As Barack Obama and Hillary Clinton race around Ohio and Texas for tomorrow's primaries, they are telling a tale of economic woe. Yet the real story isn't how similar the two states are economically but how different. Texas has been prospering while Ohio lags, and the reasons are instructive about what works and what doesn't in economic policy.

There's no doubt times are tough in Ohio. The state has lost 200,000 manufacturing jobs since 2000, home foreclosures are soaring, and real family income is lower now than in 2000. Meanwhile, the Texas economy has boomed since 2004, with nearly twice the rate of new job creation as the rest of the nation. The nearby table compares the states over a decade or so.

Let's start with the fact that Texas's growth puts the lie to the myth that free trade costs American jobs. Anti-Nafta rhetoric doesn't play well in El Paso, San Antonio and Houston, which have become gateway cities for commerce with Latin America and have flourished since the North American Free Trade Agreement passed Congress in 1993. Mr. Obama's claim of one million lost jobs due to trade deals is laughable in Texas, the state most affected by Nafta. Texas has gained 36,000 manufacturing jobs since 2004 and has ranked as the nation's top exporting state for six years in a row. Its $168 billion of exports in 2007 translate into tens of thousands of jobs.

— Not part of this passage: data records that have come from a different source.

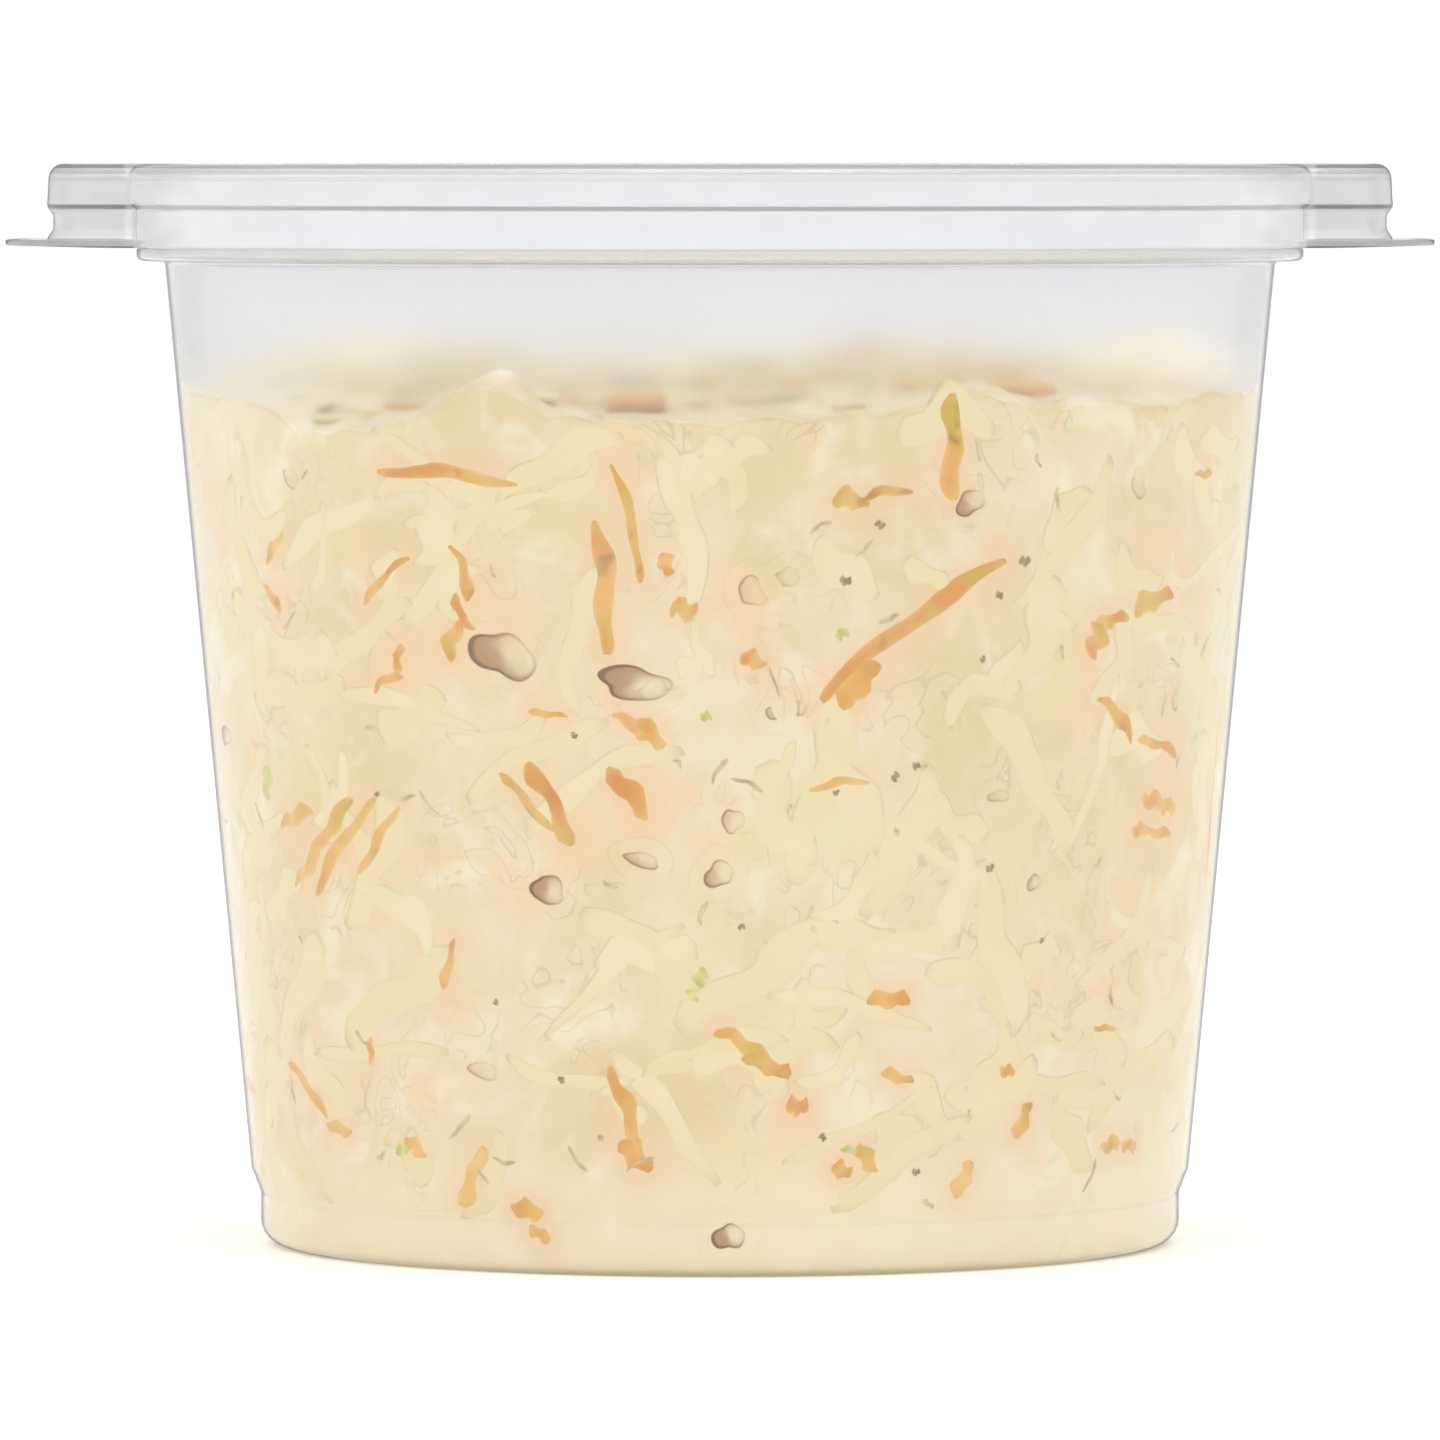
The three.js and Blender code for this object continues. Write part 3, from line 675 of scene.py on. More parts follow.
def loose_shred(pile, draw, middle, size, heading, pitch, curl, veil, stations=10):
    """A curved strip that lies free, of a length, width and thickness. False if it doesn't fit."""
    length, width, thickness = size
    roll = draw.uniform(-0.5, 0.5)
    x, y, z = middle
    step_length = length / (stations - 1)
    direction = heading - curl / 2
    climb = pitch
    points = []
    for _ in range(stations):
        points.append((x, y, z))
        x += step_length * math.cos(direction) * math.cos(climb)
        y += step_length * math.sin(direction) * math.cos(climb)
        z += step_length * math.sin(climb)
        direction += curl / (stations - 1)
        climb -= 1.3 * pitch / (stations - 1)
    points = np.array(points)
    points += np.array(middle) - points.mean(axis=0)
    tangents = np.gradient(points, axis=0)
    tangents /= np.linalg.norm(tangents, axis=1)[:, None]
    rings = []
    for index, (point, tangent) in enumerate(zip(points, tangents)):
        share = index / (stations - 1)
        half = width / 2 * min(1, 6 * min(share, 1 - share) + 0.4)
        side = np.cross((0, 0, 1), tangent)
        side /= max(1e-6, np.linalg.norm(side))
        up = np.cross(tangent, side)
        rolled_side = side * math.cos(roll) + up * math.sin(roll)
        rolled_up = up * math.cos(roll) - side * math.sin(roll)
        ring = [
            point + rolled_side * across * half + rolled_up * out * thickness / 2
            for across, out in LOOSE_SECTION
        ]
        rings.append([tuple(place) for place in ring])
    places = (place for ring in rings for place in ring)
    if any(math.hypot(x, y) > wall_radius(z) - TUB_WALL - WALL_GAP for x, y, z in places):
        return False
    pile.add(stack(rings), tone=draw.random(), veil=veil)
    return True


def scatter_on_top(pile, draw, wanted, shred):
    """Lays loose shreds evenly over the top. shred(draw) gives size, lift, pitch, curl and veil."""
    made = 0
    for count in range(wanted * TOP_TRIES):
        if made == wanted:
            break
        reach = TOP_REACH * math.sqrt((count + 0.5) % wanted / wanted)
        turn = count * GOLDEN_TURN + wanted
        x, y = reach * math.cos(turn), reach * math.sin(turn)
        size, lift, pitch, curl, veil = shred(draw)
        sunk = max(0, (reach - SUNK_BEYOND) / (TOP_REACH - SUNK_BEYOND))
        middle = (x, y, top_height(x, y) + lift - SUNK_BY * sunk)
        heading = draw.uniform(0, math.tau)
        made += loose_shred(pile, draw, middle, size, heading, pitch * (1 - sunk), curl, veil)


def draw_for(salad, scatter):
    """Seeded random numbers for one scatter."""
    return random.Random(salad.seed + DRAWS[scatter])


def room_for(length, tilt, room):
    """How far up or down a tilted shred can go before its end leaves the room that it has."""
    return room - abs(math.sin(math.radians(tilt))) * length / 2


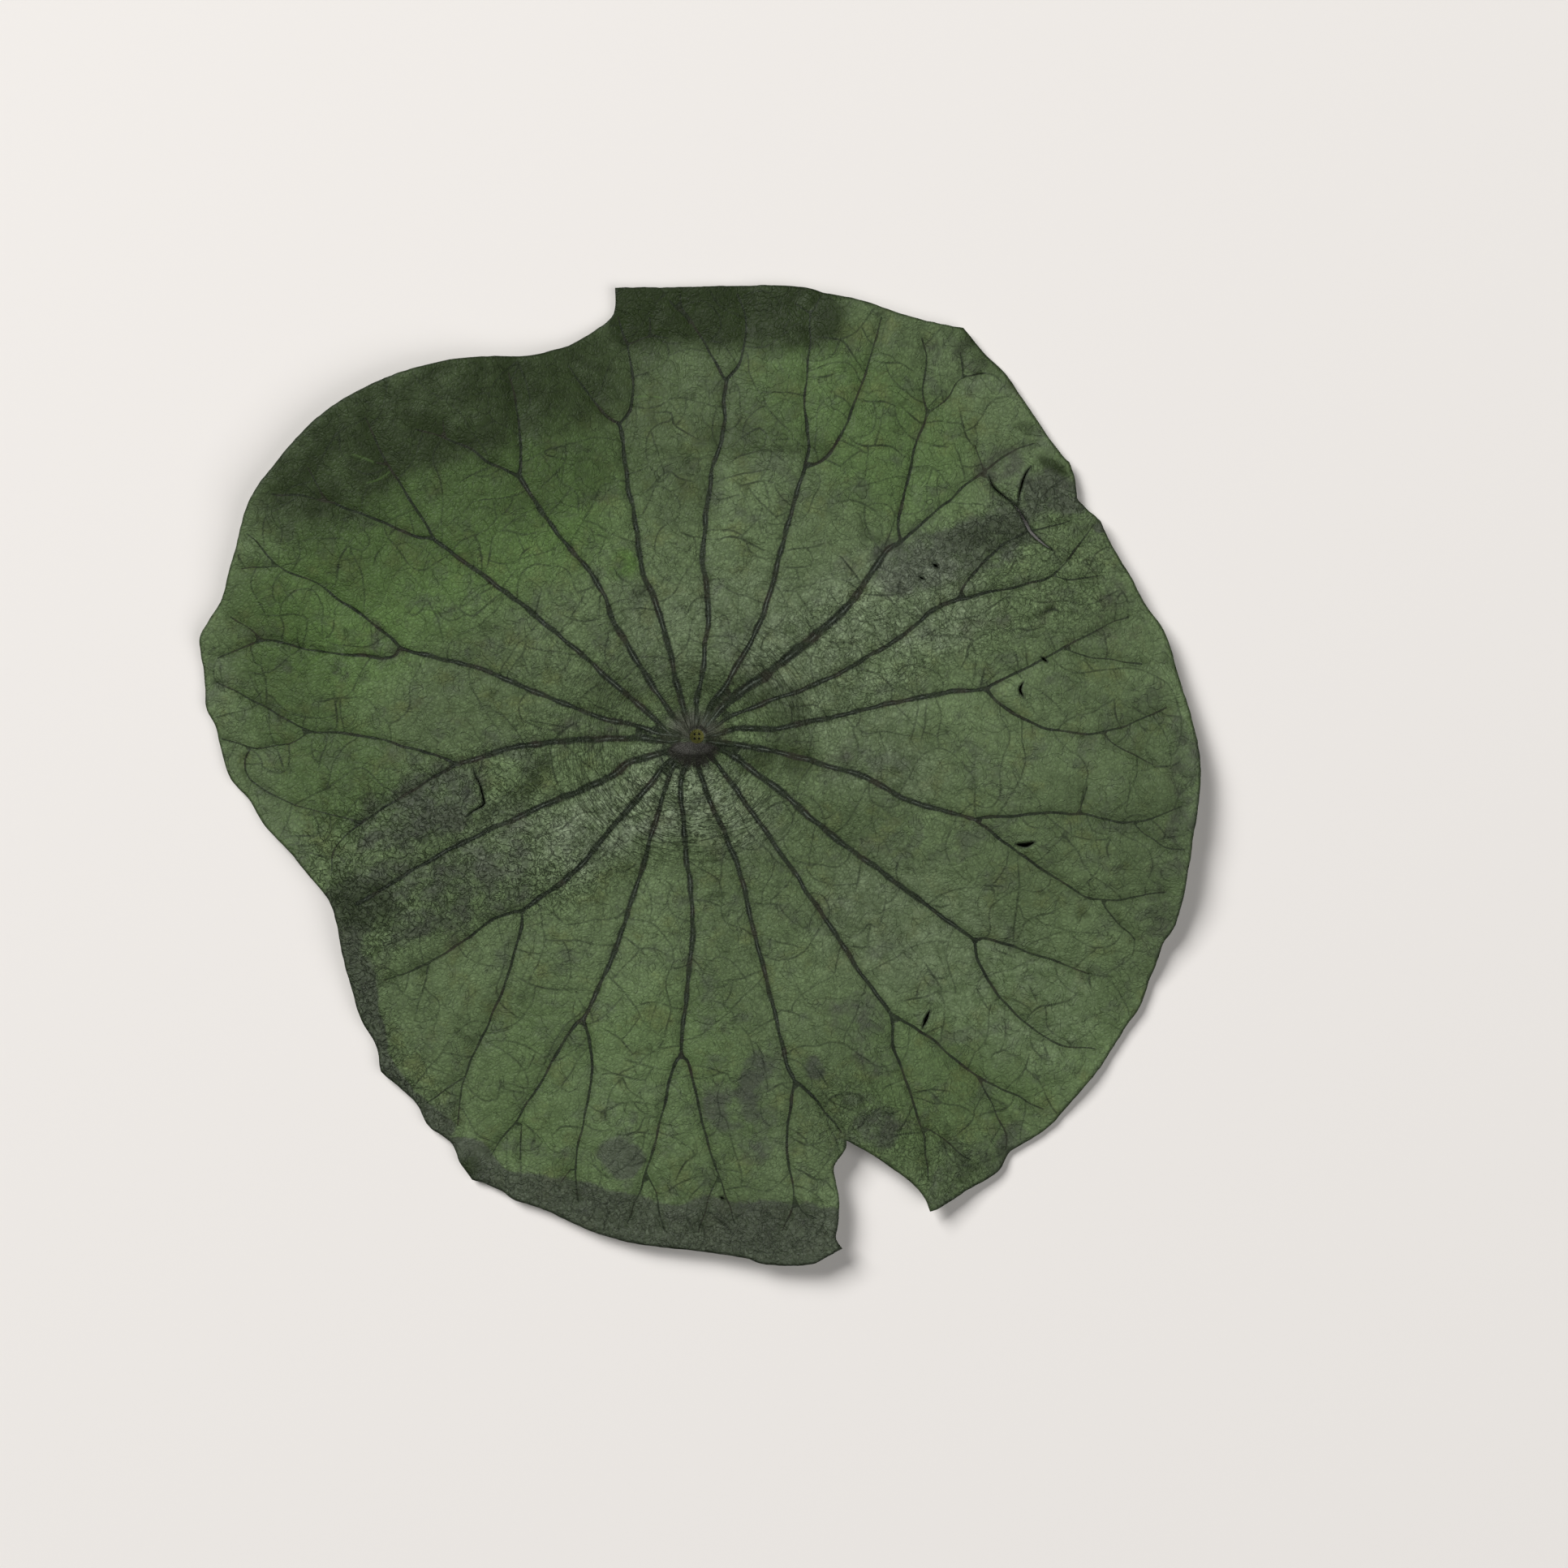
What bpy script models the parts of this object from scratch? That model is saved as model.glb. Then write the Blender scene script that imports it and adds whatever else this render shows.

Ohio, Indiana and Michigan are losing auto jobs, but many of these "runaway plants" are not fleeing to China, Mexico or India. They've moved to more business-friendly U.S. states, including Texas. GM recently announced plans for a new plant to build hybrid cars. Guess where? Near Dallas. In 2006 the Lone Star State exported $5.5 billion of cars and trucks to Mexico and $2.4 billion worth to Canada.

Ohio Governor Ted Strickland, a Democrat who supports Mrs. Clinton, blames his state's problems on President Bush. But Ohio's economy has been struggling for years, and most of its wounds are self-inflicted. Ohio now ranks 47th out of 50 in economic competitiveness, according to the American Legislative Exchange Council. Ohio politicians deplore plant closings even as they impose the third highest corporate income tax in the country (10.5%) and the sixth highest personal income tax (8.87%). A common joke is that Ohio lays out the red carpet for companies -- when they leave the state. By contrast, Texas has no income tax, a huge competitive advantage.

Ohio's most crippling handicap may be that its politicians -- and thus its employers -- are still in the grip of such industrial unions as the United Auto Workers. Ohio is a "closed shop" state, which means workers can be forced to join a union whether they wish to or not. Many companies -- especially foreign-owned -- say they will not even consider such locations for new sites. States with "right to work" laws that make union organizing more difficult had twice the job growth of Ohio and other forced union states from 1995-2005, according to the National Institute for Labor Relations.

On the other hand, Texas is a right to work state and has been adding jobs by the tens of thousands. Nearly 1,000 new plants have been built in Texas since 2005, from the likes of Microsoft, Samsung and Fujitsu. Foreign-owned companies supplied the state with 345,000 jobs. No wonder Texans don't fear global competition the way some Presidential candidates do.

So tomorrow the eyes of America will be on these two states moving in different directions. Ohio has an economy burdened by high taxes and work rules that impose heavy costs on employers. Texas embraces free trade, keeps taxes low, doesn't impose unions on business and has tooled itself for 21st century global competition. Ohioans may not like to hear this, but for any company considering where to locate a new plant or move an existing one, the choice between Ohio and Texas isn't even a close call.

The challenge for our national economy in a world of competition is to become more like Texas and less like Ohio.
1,000 new plants in the past three years is a statistic which I think Ohio politicians wish would be related to their state's economic investment - or even half that number. However, if those politicians do not recognize that the ridiculous, anti-competitive, anti-business regulations of the early- and mid-20th century are the cause for their perilous economic situation, it's unlikely that any new investments will be made in their state.

The anti-trade rhetoric of Obama, if put into policy prescriptions, would kill our economy for the coming decades. As the economic declines mount, politicians will seek to increase regulation and "punish" businesses even further.

You Can't Fix Stupid.

Oh, and can anyone show me the way to Galt's Gulch?

*** Update ***
Cafe Hayek also posts on this WSJ article and provides this excellent tidbit from another blogger:
Also, as Rossputin's Ross Kaminsky points out to me in an e-mail, the unemployment rate in Ohio in December 1993 -- the month before NAFTA took effect on January 1, 1994 -- was 6.5 percent. Says Ross: "It has never since touched a level that high again. Why the hell doesn't anyone say that in public? It's so obvious a thing to look at."

Great point. (Of course, the reason that Clinton and Obama don't speak this truth is because to do so would not help them politically. Remember, they seek office and power rather than truth and understanding. To expect either of them to utter even one politically inconvenient truth is as reasonable as expecting your pet turtle to recite from memory the Magna Carta.)